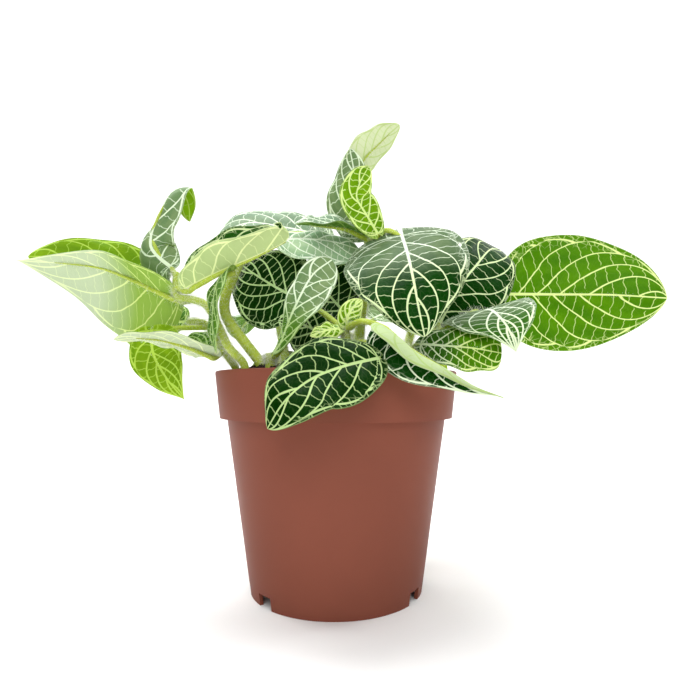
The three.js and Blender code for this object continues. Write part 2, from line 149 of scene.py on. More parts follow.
def finish(name, **constants):
    """A new material: its name, and the shader's constant sockets. Returns it with a first wire."""
    material = bpy.data.materials.new(name)
    material.use_nodes = True
    shader = material.node_tree.nodes["Principled BSDF"]
    for key, value in constants.items():
        shader.inputs[key.replace("_", " ")].default_value = value
    return material, Wire(material.node_tree, None)


def connect(material, **wires):
    """Feeds wires into the shader's sockets, such as Base_Color."""
    shader = material.node_tree.nodes["Principled BSDF"]
    for key, wire in wires.items():
        material.node_tree.links.new(wire.socket, shader.inputs[key.replace("_", " ")])


plastic, wire = finish("terracotta_plastic", Specular_IOR_Level=0.06)
place = wire.node("TexCoord", output=3)
cloud = wire.node("TexNoise", None, {"Vector": place, "Scale": 28.0, "Detail": 3.0})
grain = wire.node("TexNoise", None, {"Vector": place, "Scale": 2600.0, "Detail": 2.0})
plastic_colour = cloud.blend((0.236, 0.072, 0.045, 1), (0.202, 0.064, 0.041, 1))
pressed = wire.node("Bump", None, {"Strength": 0.35, "Distance": 0.00006, "Height": grain})
connect(plastic, Base_Color=plastic_colour, Roughness=cloud * 0.12 + 0.40, Normal=pressed)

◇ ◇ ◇

**CHALLENGE:**
Copy the material above back out, exactly as written.

**ANSWER:**
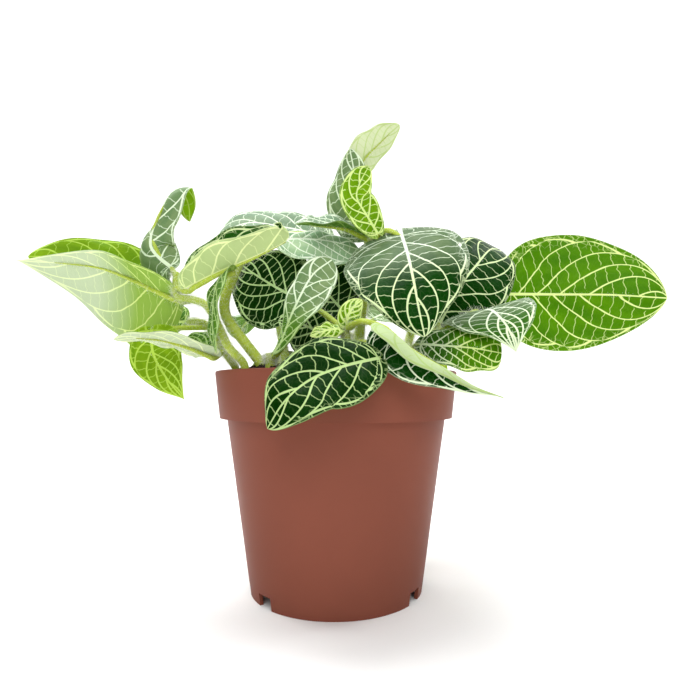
The three.js and Blender code for this object continues. Write part 2, from line 149 of scene.py on. More parts follow.
def finish(name, **constants):
    """A new material: its name, and the shader's constant sockets. Returns it with a first wire."""
    material = bpy.data.materials.new(name)
    material.use_nodes = True
    shader = material.node_tree.nodes["Principled BSDF"]
    for key, value in constants.items():
        shader.inputs[key.replace("_", " ")].default_value = value
    return material, Wire(material.node_tree, None)


def connect(material, **wires):
    """Feeds wires into the shader's sockets, such as Base_Color."""
    shader = material.node_tree.nodes["Principled BSDF"]
    for key, wire in wires.items():
        material.node_tree.links.new(wire.socket, shader.inputs[key.replace("_", " ")])


plastic, wire = finish("terracotta_plastic", Specular_IOR_Level=0.06)
place = wire.node("TexCoord", output=3)
cloud = wire.node("TexNoise", None, {"Vector": place, "Scale": 28.0, "Detail": 3.0})
grain = wire.node("TexNoise", None, {"Vector": place, "Scale": 2600.0, "Detail": 2.0})
plastic_colour = cloud.blend((0.236, 0.072, 0.045, 1), (0.202, 0.064, 0.041, 1))
pressed = wire.node("Bump", None, {"Strength": 0.35, "Distance": 0.00006, "Height": grain})
connect(plastic, Base_Color=plastic_colour, Roughness=cloud * 0.12 + 0.40, Normal=pressed)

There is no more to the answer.